The "haan le li" problem — designing medicine reminders that actually confirm
Here's how it usually goes. Your parent has three medicines in the morning. You set an alarm on their phone. For the first week, the alarm rings, they take the medicine, they feel good about it. By week three, the alarm is being dismissed half-asleep and the medicine is being taken later, or not at all.
You then switch to calling every morning. This works better, but it costs you the call and it costs your parent a small dignity — being checked up on like a child. After a few weeks, when you ask "did you take your medicine?", the answer is always "haan le li" — yes, I took it. Whether they did or not.
This is the problem we were trying to solve. Not the reminder part — that's easy. The confirmation part.
Why alarms fail
The issue with alarms is that dismissing one becomes automatic over time. The alarm rings, the hand reaches out and dismisses it, the intention to take the medicine is still somewhere in the mind — but the action happens later, or not at all. There's no friction between "dismissed" and "taken." They feel identical in the moment.
Apps with push notifications have the same problem. The notification appears, gets tapped away, and the app expects you to then go into it and tap "taken." That's two steps too many for a habit that's competing with morning chai and the newspaper.
The verbal confirmation insight
What works better is a conversation. Not a notification you dismiss — a message that expects a reply. This replicates the structure of the morning call, but without the call.
FamAI sends a message at the scheduled time: "Subah ki dawai ka time ho gaya — Amlodipine aur Vitamin D. Le li kya?" The parent replies — "le li", "haan", "abhi le raha hoon" — and FamAI logs it. The reply is the confirmation. It takes one tap and two words.
This works because the response creates a small moment of accountability.
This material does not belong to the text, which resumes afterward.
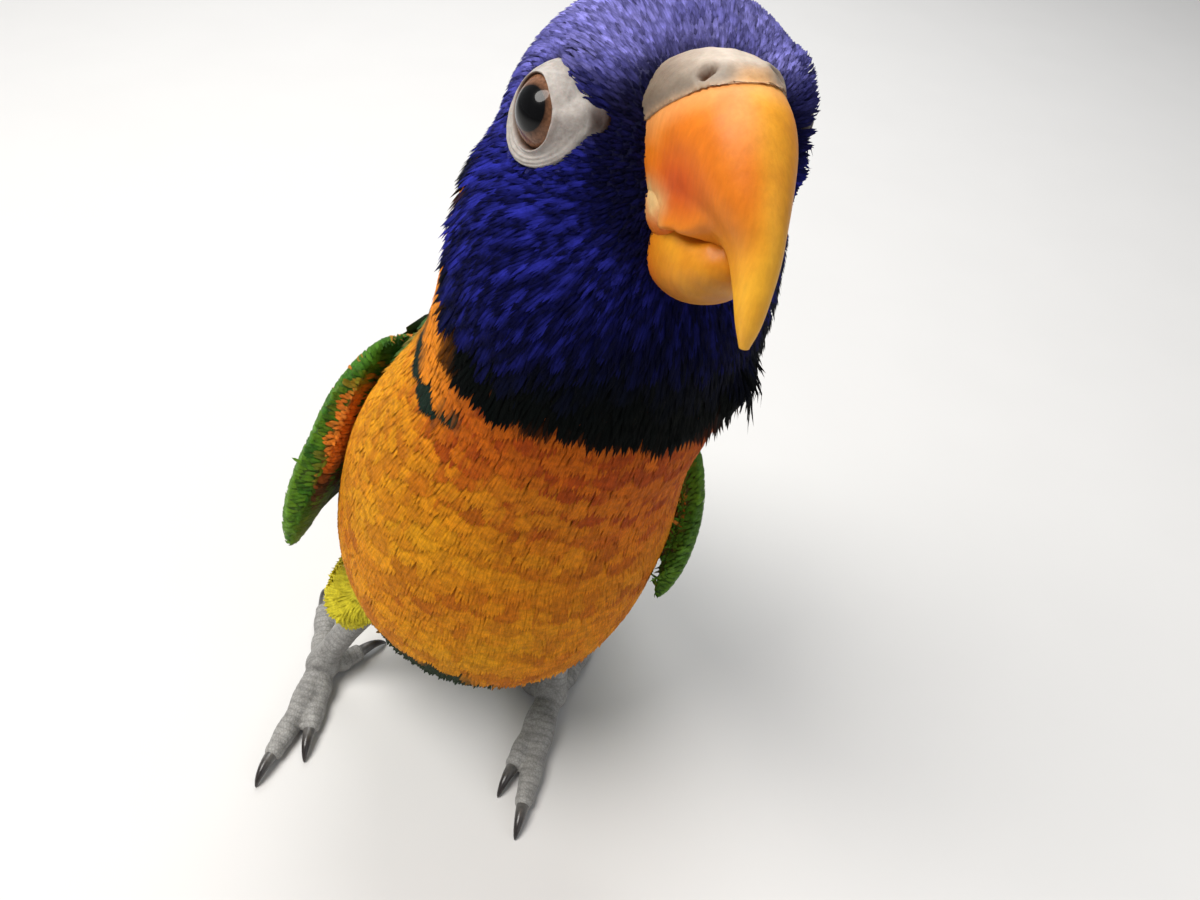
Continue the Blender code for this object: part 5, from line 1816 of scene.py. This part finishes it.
def tube(name, points, radii, sides):
    """A tapered round rod with rounded ends, from a bevelled curve."""
    deselect()
    curve = bpy.data.curves.new(name, "CURVE")
    curve.dimensions, curve.bevel_depth, curve.bevel_resolution = "3D", MM, sides
    curve.use_fill_caps = True
    line = curve.splines.new("POLY")
    line.points.add(len(points) - 1)
    for spot, point, radius in zip(line.points, points, radii):
        spot.co, spot.radius = (*world(point), 1), radius
    choose(added(name, curve))
    bpy.ops.object.convert(target="MESH")
    return bpy.context.object


def scale_finish():
    """Scaly grey skin of the feet: small plates with pale rims and darker creases."""
    made = Finish("foot_scales", Roughness=0.55, Specular_IOR_Level=0.4)
    base = made.attribute("Tint")
    mapping = made.stretched((1, 1, 1))
    cells = made.node("ShaderNodeTexVoronoi", feature="DISTANCE_TO_EDGE")
    cells.inputs["Scale"].default_value = 1500.0
    made.link(mapping, "Vector", cells, "Vector")
    crease = made.ramp(cells, "Distance", (0.0, (0.68, 0.67, 0.66)), (0.12, 0.96), (0.5, 1.08))
    dust = made.noise(420.0, 5.0, 0.65)
    light = made.ramp(dust, "Fac", (0.3, (0.78, 0.77, 0.76)), (0.7, 1.15))
    made.colour_from(made.times(made.times(base, "Color", crease, 0.8), 2, light))
    flat = made.range(cells, "Distance", 0.0, 0.16, 0.0, 1.0)
    made.dent(flat, "Result", 0.00012, 0.6)
    return made.material


def claw_finish():
    """Dark horn of the claws, paler at the root, with a fine grain."""
    return grained("claw_horn", (900.0, 4.0, 0.6), [(0.3, 0.6), (0.7, (1.5, 1.45, 1.4))], (0.00008, 0.6),
                   Roughness=0.32, Coat_Weight=0.2, Coat_Roughness=0.2)


def make_leg(side_name, scales):
    joints = {name: Vector(place) for name, place in LEGS[side_name].items()}
    heel, hub = joints["heel"], joints["hub"]
    rods = [tube("rod", [heel + (heel - hub) * 0.3, heel, heel.lerp(hub, 0.35), heel.lerp(hub, 0.7), hub],
                 [3.0, 3.5, 2.9, 2.8, 3.5], 5)]
    bpy.ops.mesh.primitive_uv_sphere_add(segments=32, ring_count=20, radius=3.9 * MM,
                                         location=world(hub - Vector((0, 0, 1.3))))
    rods.append(bpy.context.object)
    lines = {}
    for toe, (angle, reach) in TOES[side_name].items():
        way, points = toe_line(hub, angle, reach)
        rows = spline([(*point, radius) for point, radius in zip(points, TOE_RADII)], 26)
        share = stretch(26)
        knuckles = 1 + 0.075 * np.cos(share * math.pi * (6 if reach > 15 else 4))
        radii = rows[:, 3] * knuckles * np.interp(share, [0, 0.93, 1], [1, 1, 0.72])
        rods.append(tube("rod", [Vector(row) for row in rows[:, :3]], radii, 5))
        lines[toe] = (way, np.array(rows[:, :3]))
    leg = named(joined(rods), side_name + "_leg")
    place_in_mesh(leg)
    smoothed(leg, 5, LEG_VOXEL)
    press_plates(leg, heel, hub, lines)
    finish(leg, scales, "foot_grey", side_name + "_shank", side_name + "_foot")


def press_plates(leg, heel, hub, lines):
    """Broad plates across the top of each toe and down the front of the shank, pressed into the mesh."""
    places, normals = places_of(leg), normals_of(leg)
    press = np.zeros(len(places))
    for way, line in lines.values():
        way = np.array(way)
        start = line[0]
        along = (places - start) @ way
        side = np.abs((places - start) @ np.array((-way[1], way[0], 0.0)))
        reach = (line[-1] - start) @ way
        inside = (along > 1.5) & (along < reach + 1.5) & (side < 3.2)
        top = ease(0.05, 0.45, normals[:, 2])
        press = np.where(inside, np.maximum(press, groove(along / FOOT_PLATE) * top), press)
    shank = np.array(hub - heel)
    share = ((places - np.array(heel)) @ shank) / (shank @ shank)
    front = ease(0.1, 0.5, -normals[:, 1]) * (share < 0.85) * (places[:, 2] > 7.0)
    press = np.maximum(press, groove(share * SHANK_PLATES) * front)
    places = places - normals * (press * 0.1 - 0.02)[:, None]
    places[:, 2] = np.maximum(places[:, 2], 0.0)
    move_to(leg, places)
    tone = 1 - 0.26 * press + 0.12 * waves(places, 3.0, 51)
    # painted shade: the undersides of the shank and toes painted darker, as shade from the light above
    under = ease(0.2, -0.6, normals[:, 2])
    tint(leg, mix(shade("foot") * tone[:, None], shade("foot") * (0.62, 0.58, 0.56), under))


def groove(plates):
    """How near a place lies to the end of its plate, counted in plates, from 0 to 1."""
    phase = plates % 1.0
    return hump(np.minimum(phase, 1 - phase), 0.13)


def make_claws(side_name, horn):
    hub = Vector(LEGS[side_name]["hub"])
    made, nodes = [], []
    for toe, (angle, reach) in TOES[side_name].items():
        way, points = toe_line(hub, angle, reach)
        tip = points[-1]
        spots, radii = [tip - way * 0.9], [CLAW_RADIUS]
        for k in range(1, CLAW_STEPS + 1):
            share = k / CLAW_STEPS
            bend = math.radians(20 - 78 * share)
            step = way * math.cos(bend) + Vector((0, 0, math.sin(bend)))
            spots.append(spots[-1] + step * (CLAW_LENGTH / CLAW_STEPS))
            radii.append(CLAW_RADIUS * (1 - share) ** 0.7 + 0.1 * share)
        lowest = min(spot.z - radius for spot, radius in zip(spots, radii))
        if lowest < 0.05:
            spots = [spot + Vector((0, 0, (0.05 - lowest) * k / CLAW_STEPS)) for k, spot in enumerate(spots)]
        made.append(tube("claw", spots, radii, 6))
        nodes.append(f"{side_name}_claw_{toe}")
    claws = named(joined(made), side_name + "_claws")
    places = places_of(claws)
    tips = np.array([toe_line(hub, angle, reach)[1][-1] for angle, reach in TOES[side_name].values()])
    near = size_of(places[:, None] - tips[None]).min(1)
    tint(claws, mix(shade("foot") * 0.35, shade("claw"), ease(0.8, 4.0, near)))
    finish(claws, horn, "claw_dark", *nodes)


class LORIKEET_OT_legs(bpy.types.Operator):
    """Scaly shanks and feet, with their claws"""
    bl_idname = "lorikeet.legs"
    bl_label = "Legs and claws"

    def execute(self, context):
        scales, horn = scale_finish(), claw_finish()
        for side_name in SIDES:
            make_leg(side_name, scales)
            make_claws(side_name, horn)
        return {"FINISHED"}


# ---- stage ----
def add_light(name, place, size, power, tone):
    data = bpy.data.lights.new("stage_" + name, "AREA")
    data.shape, data.size, data.energy, data.color = "DISK", size, power, tone
    lamp = added("stage_" + name, data)
    lamp.location = place
    lamp.rotation_euler = (Vector((0, 0, 0.08)) - Vector(place)).to_track_quat("-Z", "Y").to_euler()


def set_surroundings(context):
    air = bpy.data.worlds.new("stage_air")
    air.use_nodes = True
    air.node_tree.nodes["Background"].inputs["Color"].default_value = (0.86, 0.88, 0.92, 1)
    air.node_tree.nodes["Background"].inputs["Strength"].default_value = 0.28
    context.scene.world = air


def add_camera(context):
    data = bpy.data.cameras.new("stage_camera")
    data.sensor_width, data.lens = 36.0, 36.0 * CAMERA_FOCAL
    data.clip_start, data.clip_end = 0.01, 20.0
    camera = added("stage_camera", data)
    right, down, ahead = CAMERA_RIGHT, CAMERA_DOWN, CAMERA_AHEAD
    place = world(CAMERA_PLACE)
    rows = [(right[i], -down[i], -ahead[i], place[i]) for i in range(3)]
    camera.matrix_world = Matrix(rows + [(0, 0, 0, 1)])
    context.scene.camera = camera


class LORIKEET_OT_stage(bpy.types.Operator):
    """Pale floor, soft lights and the camera"""
    bl_idname = "lorikeet.stage"
    bl_label = "Stage"

    def execute(self, context):
        deselect()
        bpy.ops.mesh.primitive_plane_add(size=6.0, location=(0, 0, -0.0001))
        floor = bpy.context.object
        floor.name = "stage_floor"
        ground = Finish("stage_pale", Roughness=0.85, Specular_IOR_Level=0.2)
        grain = ground.noise(30.0, 3.0, 0.5)
        base = shade("floor")
        ground.colour_from(ground.ramp(grain, "Fac", (0.3, base * 0.985), (0.7, base)), "Color")
        floor.data.materials.append(ground.material)
        add_light("key", (-0.26, -0.2, 0.66), 0.4, 5.0, (1.0, 0.97, 0.93))
        add_light("fill", (0.65, -0.45, 0.4), 0.7, 1.0, (0.95, 0.97, 1.0))
        add_light("back", (-0.06, 0.42, 0.62), 0.5, 3.2, (1.0, 1.0, 1.0))
        context.scene.view_settings.view_transform = "Standard"
        set_surroundings(context)
        add_camera(context)
        return {"FINISHED"}


class LORIKEET_PT_panel(bpy.types.Panel):
    """Panel that lists the pieces of the bird"""
    bl_label = "Rainbow lorikeet"
    bl_idname = "LORIKEET_PT_panel"
    bl_space_type = "VIEW_3D"
    bl_region_type = "UI"
    bl_category = "Lorikeet"

    def draw(self, context):
        for group in (context.scene.lorikeet_sizes, context.scene.lorikeet_colours):
            box = self.layout.box()
            for name in group.bl_rna.properties.keys():
                if name not in ("rna_type", "name"):
                    box.prop(group, name)
        for step in STEPS:
            self.layout.operator(step.bl_idname)


STEPS = (LORIKEET_OT_skin, LORIKEET_OT_hood, LORIKEET_OT_breast, LORIKEET_OT_back, LORIKEET_OT_thighs,
         LORIKEET_OT_wings, LORIKEET_OT_tail, LORIKEET_OT_bill, LORIKEET_OT_eyes, LORIKEET_OT_legs,
         LORIKEET_OT_stage)
CLASSES = (LorikeetSizes, LorikeetColours, *STEPS, LORIKEET_PT_panel)
STORE, FINISHES = {}, {}

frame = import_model()
HOME = home()


def register():
    for made in CLASSES:
        bpy.utils.register_class(made)
    bpy.types.Scene.lorikeet_sizes = bpy.props.PointerProperty(type=LorikeetSizes)
    bpy.types.Scene.lorikeet_colours = bpy.props.PointerProperty(type=LorikeetColours)


def unregister():
    del bpy.types.Scene.lorikeet_colours
    del bpy.types.Scene.lorikeet_sizes
    for made in reversed(CLASSES):
        bpy.utils.unregister_class(made)


def main():
    register()
    FINISHES.update(hood=plumage("hood_feather", 30.0, 0.68, 0.0, 0.05),
                    breast=plumage("breast_feather", 34.0, 0.7, 0.02, 0.06),
                    back=plumage("back_feather", 60.0, 0.55, 0.03),
                    wing=plumage("wing_feather", 90.0, 0.5, 0.03, 0.18))
    for step in STEPS:
        group, name = step.bl_idname.split(".")
        getattr(getattr(bpy.ops, group), name)()


if __name__ == "__main__":
    main()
The parent isn't dismissing a notification. They're answering a question from something that remembers their answer. That's a different psychological trigger.
It doesn't solve the verification problem — we can't know if your parent actually took the medicine or just replied. But it reliably improves engagement compared to passive alarms, which is the right thing to optimize for in a population that uses WhatsApp all day.
Why 30 minutes, not 5
When we designed the follow-up, we debated the timing. 5 minutes feels urgent. We chose 30 minutes for a specific reason: mornings are complicated. There's breakfast to make, a grandchild to call, a serial that just started. The parent might have seen the reminder, meant to respond, and genuinely gotten absorbed in something else — not forgotten, just delayed.
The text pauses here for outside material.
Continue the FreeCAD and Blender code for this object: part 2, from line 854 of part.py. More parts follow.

A 5-minute follow-up feels like nagging. A 30-minute follow-up feels like a gentle check. The distinction matters. We're building something your parent interacts with willingly every day, not an alarm clock they learn to resent.
We also cap it at one follow-up. If there's still no response, the dose is logged as no-response and we stop. Sending a third or fourth message is not respectful.
The streak design
We added streak tracking — consecutive days where all reminders were responded to — after observing that some parents were motivated by it and frustrated when a streak broke. The weekly summary gives them something to feel good about without turning medicine adherence into a game.
For families who want to track this more carefully, the adherence log is available. But we deliberately chose not to push individual reminder responses to the adult child in real time. That level of surveillance would make this feel like monitoring, not care.
The family loop
This was a deliberate decision: the adult child does not get a notification every time a reminder is sent or confirmed. They see the adherence summary — the week's trend — not a real-time feed. The parent's daily medicine routine is not something that should land in their kid's phone as a ping. That dynamic doesn't feel like care; it feels like supervision.
The right trigger for the kid to get involved is a trend problem, not an individual missed dose. One missed dose happens to everyone. A week of low adherence is the signal that something is wrong.
Frequently Asked Questions
Why do phone alarms fail for medicine reminders?
Alarm fatigue. After weeks, dismissal becomes automatic. There's no confirmation loop — dismissing an alarm looks identical whether the medicine was taken or not.
What is the "haan le li" problem?
When you ask your parent "did you take your medicine?", the natural answer is "yes, I took it" — even if the dose was missed. It's not deception; it's a mix of not wanting to worry you and social expectation. No reminder system fully solves this without physical verification.
How does FamAI handle missed doses without being annoying?
One reminder at the scheduled time. One gentle follow-up 30 minutes later if no response. That's it. No repeated messages, no escalation to family by default.